### What the task requires
Collect every line in the records below that contains the word "with".

start Exercise inputs

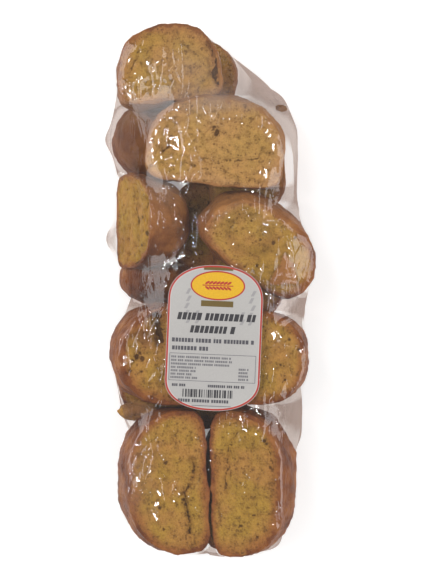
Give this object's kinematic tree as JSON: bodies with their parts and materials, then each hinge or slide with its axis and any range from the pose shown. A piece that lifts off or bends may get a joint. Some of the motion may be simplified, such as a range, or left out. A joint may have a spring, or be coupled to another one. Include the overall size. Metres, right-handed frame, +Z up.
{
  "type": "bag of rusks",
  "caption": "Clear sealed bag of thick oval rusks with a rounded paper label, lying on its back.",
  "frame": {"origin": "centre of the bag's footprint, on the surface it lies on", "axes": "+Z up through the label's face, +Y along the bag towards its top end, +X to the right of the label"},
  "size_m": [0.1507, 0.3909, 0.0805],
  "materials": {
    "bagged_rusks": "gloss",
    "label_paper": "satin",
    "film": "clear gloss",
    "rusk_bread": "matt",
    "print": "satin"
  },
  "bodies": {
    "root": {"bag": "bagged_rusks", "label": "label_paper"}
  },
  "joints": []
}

end Exercise inputs
start Exercise inputs

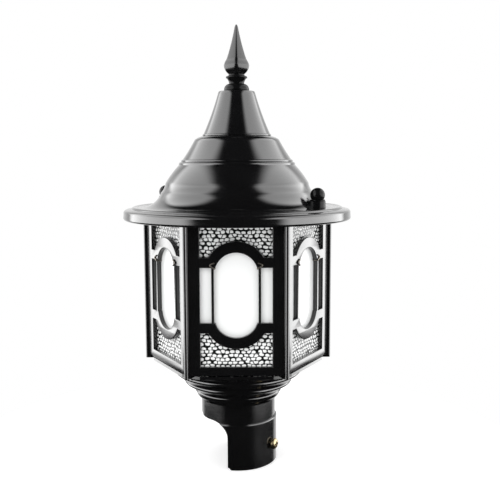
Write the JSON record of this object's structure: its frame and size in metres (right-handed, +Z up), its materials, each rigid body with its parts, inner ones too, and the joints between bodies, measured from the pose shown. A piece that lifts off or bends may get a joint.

end Exercise inputs
start Exercise inputs

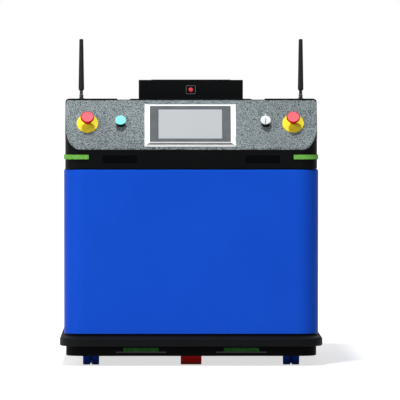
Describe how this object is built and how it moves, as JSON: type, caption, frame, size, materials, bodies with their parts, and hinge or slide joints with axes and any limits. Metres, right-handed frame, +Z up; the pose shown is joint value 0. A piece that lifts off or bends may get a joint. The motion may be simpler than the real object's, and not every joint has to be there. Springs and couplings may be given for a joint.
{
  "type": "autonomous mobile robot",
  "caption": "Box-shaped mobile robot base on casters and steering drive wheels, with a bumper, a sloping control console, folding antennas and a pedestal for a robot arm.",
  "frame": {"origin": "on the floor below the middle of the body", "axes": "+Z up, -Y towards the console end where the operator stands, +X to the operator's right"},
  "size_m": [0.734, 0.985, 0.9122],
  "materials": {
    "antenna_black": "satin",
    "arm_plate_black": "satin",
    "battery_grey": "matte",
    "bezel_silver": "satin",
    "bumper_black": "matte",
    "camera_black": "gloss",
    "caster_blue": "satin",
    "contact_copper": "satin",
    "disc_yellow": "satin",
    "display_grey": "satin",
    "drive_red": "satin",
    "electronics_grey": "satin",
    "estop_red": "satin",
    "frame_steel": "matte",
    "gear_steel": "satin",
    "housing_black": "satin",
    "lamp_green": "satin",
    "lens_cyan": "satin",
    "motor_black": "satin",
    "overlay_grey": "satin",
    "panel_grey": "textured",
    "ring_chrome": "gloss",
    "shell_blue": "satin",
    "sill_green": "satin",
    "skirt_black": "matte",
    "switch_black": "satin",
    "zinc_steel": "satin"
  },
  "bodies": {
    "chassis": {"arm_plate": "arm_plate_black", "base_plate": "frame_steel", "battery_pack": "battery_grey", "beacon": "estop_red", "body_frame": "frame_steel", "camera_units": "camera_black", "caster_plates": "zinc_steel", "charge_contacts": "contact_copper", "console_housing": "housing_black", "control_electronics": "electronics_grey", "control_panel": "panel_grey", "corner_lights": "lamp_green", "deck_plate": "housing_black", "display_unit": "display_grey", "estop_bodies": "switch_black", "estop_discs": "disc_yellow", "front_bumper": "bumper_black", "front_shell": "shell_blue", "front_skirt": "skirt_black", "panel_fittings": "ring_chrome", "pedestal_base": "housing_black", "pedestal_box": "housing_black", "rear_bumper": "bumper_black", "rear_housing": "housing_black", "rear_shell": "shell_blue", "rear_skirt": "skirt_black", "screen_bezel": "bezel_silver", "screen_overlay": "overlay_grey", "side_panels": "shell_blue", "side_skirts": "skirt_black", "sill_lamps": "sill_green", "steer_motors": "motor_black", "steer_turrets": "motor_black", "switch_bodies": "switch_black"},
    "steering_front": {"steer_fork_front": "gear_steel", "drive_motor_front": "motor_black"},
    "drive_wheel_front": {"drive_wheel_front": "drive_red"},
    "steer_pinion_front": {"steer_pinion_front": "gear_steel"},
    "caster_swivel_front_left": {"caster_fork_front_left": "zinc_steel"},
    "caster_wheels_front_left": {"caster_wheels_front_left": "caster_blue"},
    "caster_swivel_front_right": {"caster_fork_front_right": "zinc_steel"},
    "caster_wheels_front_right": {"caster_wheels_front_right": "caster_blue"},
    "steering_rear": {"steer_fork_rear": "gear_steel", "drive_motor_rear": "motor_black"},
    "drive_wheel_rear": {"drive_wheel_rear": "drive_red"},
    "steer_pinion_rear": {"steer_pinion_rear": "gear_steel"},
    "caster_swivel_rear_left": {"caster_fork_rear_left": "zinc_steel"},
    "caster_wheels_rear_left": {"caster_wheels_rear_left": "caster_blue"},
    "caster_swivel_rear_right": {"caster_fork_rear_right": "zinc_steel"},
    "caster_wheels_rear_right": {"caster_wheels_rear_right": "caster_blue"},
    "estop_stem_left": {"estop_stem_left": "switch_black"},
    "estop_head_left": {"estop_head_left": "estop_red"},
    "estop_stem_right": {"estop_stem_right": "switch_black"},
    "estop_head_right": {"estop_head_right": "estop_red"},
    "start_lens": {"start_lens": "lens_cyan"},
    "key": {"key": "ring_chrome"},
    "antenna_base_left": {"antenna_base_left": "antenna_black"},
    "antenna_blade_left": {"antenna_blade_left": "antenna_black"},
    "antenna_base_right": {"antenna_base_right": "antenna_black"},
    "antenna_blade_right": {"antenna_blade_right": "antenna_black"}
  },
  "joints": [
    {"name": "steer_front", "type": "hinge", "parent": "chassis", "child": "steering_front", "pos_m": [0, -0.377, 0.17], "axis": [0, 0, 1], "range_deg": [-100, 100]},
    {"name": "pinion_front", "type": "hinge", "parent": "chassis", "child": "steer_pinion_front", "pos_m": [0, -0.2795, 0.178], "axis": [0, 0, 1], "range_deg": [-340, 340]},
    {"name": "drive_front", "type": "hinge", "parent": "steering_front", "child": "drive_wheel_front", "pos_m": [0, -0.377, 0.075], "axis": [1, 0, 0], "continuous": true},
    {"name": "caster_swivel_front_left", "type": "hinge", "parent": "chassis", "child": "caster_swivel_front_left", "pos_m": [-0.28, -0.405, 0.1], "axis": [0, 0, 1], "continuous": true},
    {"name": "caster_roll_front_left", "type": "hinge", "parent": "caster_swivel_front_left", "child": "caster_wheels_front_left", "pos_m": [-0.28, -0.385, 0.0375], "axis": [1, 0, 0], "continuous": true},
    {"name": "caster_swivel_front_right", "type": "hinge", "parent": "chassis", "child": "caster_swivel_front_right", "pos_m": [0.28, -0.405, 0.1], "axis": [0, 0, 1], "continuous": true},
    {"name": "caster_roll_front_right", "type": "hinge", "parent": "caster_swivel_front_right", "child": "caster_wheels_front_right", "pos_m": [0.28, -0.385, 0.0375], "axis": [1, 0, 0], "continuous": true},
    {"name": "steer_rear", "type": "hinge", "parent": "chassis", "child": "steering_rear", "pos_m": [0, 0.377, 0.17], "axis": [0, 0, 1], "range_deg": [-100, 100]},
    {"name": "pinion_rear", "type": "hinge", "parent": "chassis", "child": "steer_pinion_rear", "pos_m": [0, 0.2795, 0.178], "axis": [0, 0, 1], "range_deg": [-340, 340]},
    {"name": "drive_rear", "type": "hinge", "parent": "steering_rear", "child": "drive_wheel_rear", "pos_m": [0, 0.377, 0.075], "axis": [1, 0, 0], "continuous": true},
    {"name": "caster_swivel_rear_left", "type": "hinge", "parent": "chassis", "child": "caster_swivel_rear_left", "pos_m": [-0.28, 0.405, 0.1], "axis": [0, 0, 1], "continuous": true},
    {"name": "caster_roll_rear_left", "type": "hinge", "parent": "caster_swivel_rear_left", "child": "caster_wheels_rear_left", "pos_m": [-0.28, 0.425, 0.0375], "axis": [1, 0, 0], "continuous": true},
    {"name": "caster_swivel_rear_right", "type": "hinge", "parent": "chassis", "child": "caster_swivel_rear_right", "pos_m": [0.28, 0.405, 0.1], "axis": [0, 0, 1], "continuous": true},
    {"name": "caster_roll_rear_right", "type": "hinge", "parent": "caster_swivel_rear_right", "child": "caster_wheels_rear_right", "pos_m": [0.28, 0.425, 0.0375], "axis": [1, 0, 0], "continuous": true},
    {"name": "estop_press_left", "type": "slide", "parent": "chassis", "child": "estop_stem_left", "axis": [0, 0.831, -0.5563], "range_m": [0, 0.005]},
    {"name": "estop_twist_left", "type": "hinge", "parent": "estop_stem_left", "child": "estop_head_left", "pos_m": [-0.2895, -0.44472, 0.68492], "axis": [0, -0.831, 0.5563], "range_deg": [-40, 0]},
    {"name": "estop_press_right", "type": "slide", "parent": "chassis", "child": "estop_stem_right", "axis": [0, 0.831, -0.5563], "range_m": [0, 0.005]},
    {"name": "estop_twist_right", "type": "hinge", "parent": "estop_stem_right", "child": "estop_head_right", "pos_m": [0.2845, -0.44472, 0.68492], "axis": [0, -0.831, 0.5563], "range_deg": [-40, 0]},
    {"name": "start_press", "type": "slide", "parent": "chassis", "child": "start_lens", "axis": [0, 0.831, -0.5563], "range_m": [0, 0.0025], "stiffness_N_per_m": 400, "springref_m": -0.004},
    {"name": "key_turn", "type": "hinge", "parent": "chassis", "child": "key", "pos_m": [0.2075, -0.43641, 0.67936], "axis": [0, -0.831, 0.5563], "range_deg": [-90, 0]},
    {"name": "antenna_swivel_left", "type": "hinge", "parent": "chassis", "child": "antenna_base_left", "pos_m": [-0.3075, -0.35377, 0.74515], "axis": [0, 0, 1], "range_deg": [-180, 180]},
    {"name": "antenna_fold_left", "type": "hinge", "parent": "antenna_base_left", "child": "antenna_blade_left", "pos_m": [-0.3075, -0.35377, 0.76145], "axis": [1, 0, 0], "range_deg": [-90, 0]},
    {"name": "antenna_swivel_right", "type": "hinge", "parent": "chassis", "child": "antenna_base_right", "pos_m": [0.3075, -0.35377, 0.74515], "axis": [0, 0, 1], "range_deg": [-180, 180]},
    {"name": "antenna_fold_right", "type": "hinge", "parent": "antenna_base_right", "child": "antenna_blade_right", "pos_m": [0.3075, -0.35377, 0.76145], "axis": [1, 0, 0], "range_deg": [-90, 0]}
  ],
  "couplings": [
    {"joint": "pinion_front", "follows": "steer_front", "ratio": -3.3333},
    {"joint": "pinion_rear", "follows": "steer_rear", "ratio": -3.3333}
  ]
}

end Exercise inputs

### Answer below
Give this object's kinematic tree as JSON: bodies with their parts and materials, then each hinge or slide with its axis and any range from the pose shown. A piece that lifts off or bends may get a joint. Some of the motion may be simplified, such as a range, or left out. A joint may have a spring, or be coupled to another one. Include the overall size. Metres, right-handed frame, +Z up.
  "caption": "Clear sealed bag of thick oval rusks with a rounded paper label, lying on its back.",
Write the JSON record of this object's structure: its frame and size in metres (right-handed, +Z up), its materials, each rigid body with its parts, inner ones too, and the joints between bodies, measured from the pose shown. A piece that lifts off or bends may get a joint.
Describe how this object is built and how it moves, as JSON: type, caption, frame, size, materials, bodies with their parts, and hinge or slide joints with axes and any limits. Metres, right-handed frame, +Z up; the pose shown is joint value 0. A piece that lifts off or bends may get a joint. The motion may be simpler than the real object's, and not every joint has to be there. Springs and couplings may be given for a joint.
  "caption": "Box-shaped mobile robot base on casters and steering drive wheels, with a bumper, a sloping control console, folding antennas and a pedestal for a robot arm.",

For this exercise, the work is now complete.